── DATA SECTION
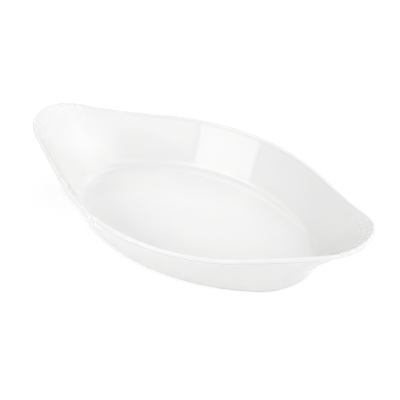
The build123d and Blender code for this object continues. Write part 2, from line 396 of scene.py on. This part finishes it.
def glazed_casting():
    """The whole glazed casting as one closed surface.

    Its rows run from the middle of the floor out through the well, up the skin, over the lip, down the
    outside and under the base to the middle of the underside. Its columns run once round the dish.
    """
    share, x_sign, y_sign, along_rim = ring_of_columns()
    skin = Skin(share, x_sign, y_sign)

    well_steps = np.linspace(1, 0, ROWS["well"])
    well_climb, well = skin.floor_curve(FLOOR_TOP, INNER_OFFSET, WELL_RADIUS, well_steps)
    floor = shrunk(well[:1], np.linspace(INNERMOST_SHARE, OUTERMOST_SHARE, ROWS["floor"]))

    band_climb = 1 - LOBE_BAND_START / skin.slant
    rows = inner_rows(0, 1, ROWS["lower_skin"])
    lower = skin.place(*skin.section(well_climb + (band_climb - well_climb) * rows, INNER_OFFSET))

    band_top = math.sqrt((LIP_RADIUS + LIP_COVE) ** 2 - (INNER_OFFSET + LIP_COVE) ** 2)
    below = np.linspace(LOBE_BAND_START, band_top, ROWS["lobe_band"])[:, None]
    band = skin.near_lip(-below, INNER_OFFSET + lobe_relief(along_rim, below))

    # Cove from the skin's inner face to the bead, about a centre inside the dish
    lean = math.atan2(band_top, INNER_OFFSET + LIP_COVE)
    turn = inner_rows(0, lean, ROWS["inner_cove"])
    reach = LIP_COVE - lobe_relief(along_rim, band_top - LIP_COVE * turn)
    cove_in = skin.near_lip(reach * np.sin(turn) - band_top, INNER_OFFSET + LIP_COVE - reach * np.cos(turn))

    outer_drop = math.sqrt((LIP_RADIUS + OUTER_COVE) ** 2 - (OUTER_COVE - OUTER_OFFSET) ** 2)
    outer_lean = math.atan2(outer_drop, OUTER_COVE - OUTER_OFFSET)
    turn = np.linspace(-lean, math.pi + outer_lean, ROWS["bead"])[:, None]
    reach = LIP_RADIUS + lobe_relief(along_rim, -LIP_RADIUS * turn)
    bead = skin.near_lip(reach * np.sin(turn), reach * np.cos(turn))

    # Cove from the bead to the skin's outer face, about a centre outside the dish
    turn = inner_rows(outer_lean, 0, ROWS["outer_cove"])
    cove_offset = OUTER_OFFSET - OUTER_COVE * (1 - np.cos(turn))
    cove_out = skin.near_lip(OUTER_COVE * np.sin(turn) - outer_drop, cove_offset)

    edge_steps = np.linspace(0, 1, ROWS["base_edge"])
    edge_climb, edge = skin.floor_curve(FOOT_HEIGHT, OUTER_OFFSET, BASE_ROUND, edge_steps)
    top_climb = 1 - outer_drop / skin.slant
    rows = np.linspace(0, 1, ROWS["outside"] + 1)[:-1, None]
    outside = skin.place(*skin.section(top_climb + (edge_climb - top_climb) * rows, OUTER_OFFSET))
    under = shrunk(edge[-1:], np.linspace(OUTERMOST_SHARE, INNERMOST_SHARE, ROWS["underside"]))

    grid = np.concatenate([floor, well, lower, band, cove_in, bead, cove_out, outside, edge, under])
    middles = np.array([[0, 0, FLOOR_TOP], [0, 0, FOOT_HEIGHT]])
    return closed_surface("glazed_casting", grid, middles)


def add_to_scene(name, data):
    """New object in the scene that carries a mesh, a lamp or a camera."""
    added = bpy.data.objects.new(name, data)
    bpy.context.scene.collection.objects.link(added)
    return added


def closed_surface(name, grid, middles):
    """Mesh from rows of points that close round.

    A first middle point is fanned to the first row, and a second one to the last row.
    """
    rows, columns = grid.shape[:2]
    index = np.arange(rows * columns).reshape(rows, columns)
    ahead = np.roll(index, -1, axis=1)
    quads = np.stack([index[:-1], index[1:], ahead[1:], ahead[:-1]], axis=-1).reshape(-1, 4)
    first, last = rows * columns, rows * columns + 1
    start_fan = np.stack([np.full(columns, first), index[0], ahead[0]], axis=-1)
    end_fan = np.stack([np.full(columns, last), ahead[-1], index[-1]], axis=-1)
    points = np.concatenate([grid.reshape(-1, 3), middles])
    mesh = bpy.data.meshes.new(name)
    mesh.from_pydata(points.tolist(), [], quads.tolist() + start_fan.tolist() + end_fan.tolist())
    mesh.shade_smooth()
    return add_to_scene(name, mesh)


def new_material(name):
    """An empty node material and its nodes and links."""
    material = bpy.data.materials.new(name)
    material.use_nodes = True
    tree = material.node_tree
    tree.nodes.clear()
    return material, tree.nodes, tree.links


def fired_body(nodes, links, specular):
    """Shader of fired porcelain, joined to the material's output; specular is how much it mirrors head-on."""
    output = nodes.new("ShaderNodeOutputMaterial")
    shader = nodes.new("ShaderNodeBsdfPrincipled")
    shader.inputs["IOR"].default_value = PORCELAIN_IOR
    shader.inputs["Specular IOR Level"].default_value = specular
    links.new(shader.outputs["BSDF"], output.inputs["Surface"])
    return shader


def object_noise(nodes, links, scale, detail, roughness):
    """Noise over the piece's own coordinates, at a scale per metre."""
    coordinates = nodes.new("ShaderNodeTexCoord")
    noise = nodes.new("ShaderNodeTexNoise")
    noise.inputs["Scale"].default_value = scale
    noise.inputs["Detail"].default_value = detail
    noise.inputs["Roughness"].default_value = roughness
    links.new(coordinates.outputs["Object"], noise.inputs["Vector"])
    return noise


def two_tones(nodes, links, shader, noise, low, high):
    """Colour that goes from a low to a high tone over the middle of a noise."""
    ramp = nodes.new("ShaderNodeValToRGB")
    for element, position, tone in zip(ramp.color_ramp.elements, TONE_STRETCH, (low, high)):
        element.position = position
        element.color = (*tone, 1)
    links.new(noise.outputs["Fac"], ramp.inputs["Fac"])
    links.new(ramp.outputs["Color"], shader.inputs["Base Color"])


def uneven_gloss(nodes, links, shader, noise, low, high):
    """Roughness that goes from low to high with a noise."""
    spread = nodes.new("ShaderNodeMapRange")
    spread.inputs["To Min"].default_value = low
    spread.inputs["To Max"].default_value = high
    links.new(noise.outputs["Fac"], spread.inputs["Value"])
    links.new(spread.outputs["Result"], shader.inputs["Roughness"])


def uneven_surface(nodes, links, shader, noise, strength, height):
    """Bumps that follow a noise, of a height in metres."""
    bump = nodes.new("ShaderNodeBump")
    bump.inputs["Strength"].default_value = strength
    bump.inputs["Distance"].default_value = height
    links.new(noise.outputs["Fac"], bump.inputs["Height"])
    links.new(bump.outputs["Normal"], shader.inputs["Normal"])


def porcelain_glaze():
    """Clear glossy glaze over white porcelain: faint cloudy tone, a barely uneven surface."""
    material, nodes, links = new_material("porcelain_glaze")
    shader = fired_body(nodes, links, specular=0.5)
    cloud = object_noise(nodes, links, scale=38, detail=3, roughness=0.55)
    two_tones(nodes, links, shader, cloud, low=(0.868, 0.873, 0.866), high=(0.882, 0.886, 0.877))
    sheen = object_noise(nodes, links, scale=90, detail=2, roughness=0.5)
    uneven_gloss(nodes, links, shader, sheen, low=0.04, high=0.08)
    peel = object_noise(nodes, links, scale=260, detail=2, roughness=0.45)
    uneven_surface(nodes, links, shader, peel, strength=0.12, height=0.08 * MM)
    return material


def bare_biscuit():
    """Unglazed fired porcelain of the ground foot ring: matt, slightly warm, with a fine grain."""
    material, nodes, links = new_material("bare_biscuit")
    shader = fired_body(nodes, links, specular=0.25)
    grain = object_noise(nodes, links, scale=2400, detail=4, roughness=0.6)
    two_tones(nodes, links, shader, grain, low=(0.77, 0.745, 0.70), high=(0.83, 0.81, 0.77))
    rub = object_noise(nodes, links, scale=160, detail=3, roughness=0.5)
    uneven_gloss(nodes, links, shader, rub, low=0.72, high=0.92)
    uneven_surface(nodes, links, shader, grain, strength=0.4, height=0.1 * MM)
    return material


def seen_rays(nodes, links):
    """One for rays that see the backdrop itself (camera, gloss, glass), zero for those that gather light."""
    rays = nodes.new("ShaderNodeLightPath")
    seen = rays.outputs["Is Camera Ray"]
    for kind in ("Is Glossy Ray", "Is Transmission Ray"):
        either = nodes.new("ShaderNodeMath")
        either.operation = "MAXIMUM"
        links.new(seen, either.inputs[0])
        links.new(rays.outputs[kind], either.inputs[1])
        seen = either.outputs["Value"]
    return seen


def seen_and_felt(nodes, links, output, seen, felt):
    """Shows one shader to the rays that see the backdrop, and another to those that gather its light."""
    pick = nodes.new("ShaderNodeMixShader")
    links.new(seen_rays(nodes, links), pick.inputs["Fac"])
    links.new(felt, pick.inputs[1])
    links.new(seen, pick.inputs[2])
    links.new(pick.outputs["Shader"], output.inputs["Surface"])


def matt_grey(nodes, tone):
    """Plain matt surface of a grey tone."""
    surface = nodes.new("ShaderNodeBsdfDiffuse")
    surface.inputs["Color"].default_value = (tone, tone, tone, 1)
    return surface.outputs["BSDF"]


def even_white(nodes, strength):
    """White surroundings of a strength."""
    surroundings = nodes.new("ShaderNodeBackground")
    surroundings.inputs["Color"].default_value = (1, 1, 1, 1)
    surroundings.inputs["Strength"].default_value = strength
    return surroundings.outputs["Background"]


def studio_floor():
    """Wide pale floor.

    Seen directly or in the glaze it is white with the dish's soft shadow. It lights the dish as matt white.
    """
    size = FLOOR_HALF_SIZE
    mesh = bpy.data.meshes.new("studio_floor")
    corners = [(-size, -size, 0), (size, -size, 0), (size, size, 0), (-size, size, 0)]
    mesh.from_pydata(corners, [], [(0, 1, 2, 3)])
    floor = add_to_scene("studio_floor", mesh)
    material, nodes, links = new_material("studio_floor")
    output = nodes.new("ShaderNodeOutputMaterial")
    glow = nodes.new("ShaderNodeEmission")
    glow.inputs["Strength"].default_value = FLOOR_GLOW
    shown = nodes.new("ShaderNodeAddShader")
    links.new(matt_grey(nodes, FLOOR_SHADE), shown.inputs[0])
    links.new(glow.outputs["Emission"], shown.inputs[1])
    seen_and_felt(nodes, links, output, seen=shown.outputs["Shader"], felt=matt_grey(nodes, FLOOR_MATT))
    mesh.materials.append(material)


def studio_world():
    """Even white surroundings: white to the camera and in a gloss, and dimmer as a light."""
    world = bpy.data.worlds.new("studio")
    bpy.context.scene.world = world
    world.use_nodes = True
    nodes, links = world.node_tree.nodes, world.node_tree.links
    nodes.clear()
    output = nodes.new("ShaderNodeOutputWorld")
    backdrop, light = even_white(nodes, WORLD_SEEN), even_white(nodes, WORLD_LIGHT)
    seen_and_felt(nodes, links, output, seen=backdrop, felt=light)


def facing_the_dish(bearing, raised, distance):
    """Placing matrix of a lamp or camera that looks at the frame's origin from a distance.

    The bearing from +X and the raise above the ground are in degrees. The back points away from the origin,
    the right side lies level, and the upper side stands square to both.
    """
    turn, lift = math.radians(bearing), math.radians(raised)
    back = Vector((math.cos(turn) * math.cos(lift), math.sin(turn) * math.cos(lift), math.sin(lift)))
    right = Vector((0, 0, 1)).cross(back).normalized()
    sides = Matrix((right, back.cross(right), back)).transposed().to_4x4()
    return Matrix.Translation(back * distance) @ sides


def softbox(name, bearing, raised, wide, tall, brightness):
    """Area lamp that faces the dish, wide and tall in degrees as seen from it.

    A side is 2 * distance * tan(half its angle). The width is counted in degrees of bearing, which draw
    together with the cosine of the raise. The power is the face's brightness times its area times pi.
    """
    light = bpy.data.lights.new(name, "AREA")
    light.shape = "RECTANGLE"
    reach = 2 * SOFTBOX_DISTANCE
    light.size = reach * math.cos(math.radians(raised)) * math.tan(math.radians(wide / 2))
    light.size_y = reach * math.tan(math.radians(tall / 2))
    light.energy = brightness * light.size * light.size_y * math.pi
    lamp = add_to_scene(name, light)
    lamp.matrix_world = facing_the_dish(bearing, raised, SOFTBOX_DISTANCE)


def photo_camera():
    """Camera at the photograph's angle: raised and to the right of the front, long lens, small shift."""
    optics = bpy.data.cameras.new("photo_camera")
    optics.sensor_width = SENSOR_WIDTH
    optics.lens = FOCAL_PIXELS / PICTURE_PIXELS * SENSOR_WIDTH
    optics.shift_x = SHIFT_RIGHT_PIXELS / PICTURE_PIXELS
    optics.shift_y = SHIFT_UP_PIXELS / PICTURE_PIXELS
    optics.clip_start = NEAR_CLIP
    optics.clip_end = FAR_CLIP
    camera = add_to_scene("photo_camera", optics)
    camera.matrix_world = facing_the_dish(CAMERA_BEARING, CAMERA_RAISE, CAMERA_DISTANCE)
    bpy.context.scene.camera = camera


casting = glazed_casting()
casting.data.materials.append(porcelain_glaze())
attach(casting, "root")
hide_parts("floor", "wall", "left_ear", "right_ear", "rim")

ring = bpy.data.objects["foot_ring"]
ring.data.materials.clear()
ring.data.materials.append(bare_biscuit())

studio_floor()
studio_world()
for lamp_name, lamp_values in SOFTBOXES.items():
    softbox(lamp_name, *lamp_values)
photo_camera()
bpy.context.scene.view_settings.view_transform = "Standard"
────
### THE TASK
Your output must be the lines of the material above, from the first through the line that contains "skin = Skin(share, x_sign, y_sign)", copied exactly. Include both endpoints and nothing else.

### TASK RESPONSE
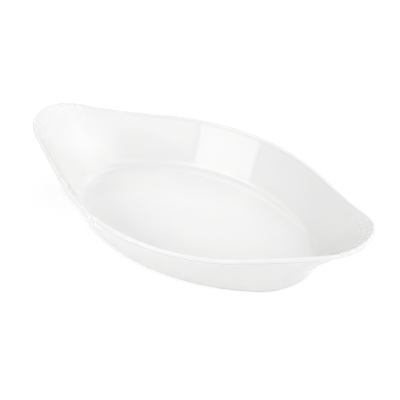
The build123d and Blender code for this object continues. Write part 2, from line 396 of scene.py on. This part finishes it.
def glazed_casting():
    """The whole glazed casting as one closed surface.

    Its rows run from the middle of the floor out through the well, up the skin, over the lip, down the
    outside and under the base to the middle of the underside. Its columns run once round the dish.
    """
    share, x_sign, y_sign, along_rim = ring_of_columns()
    skin = Skin(share, x_sign, y_sign)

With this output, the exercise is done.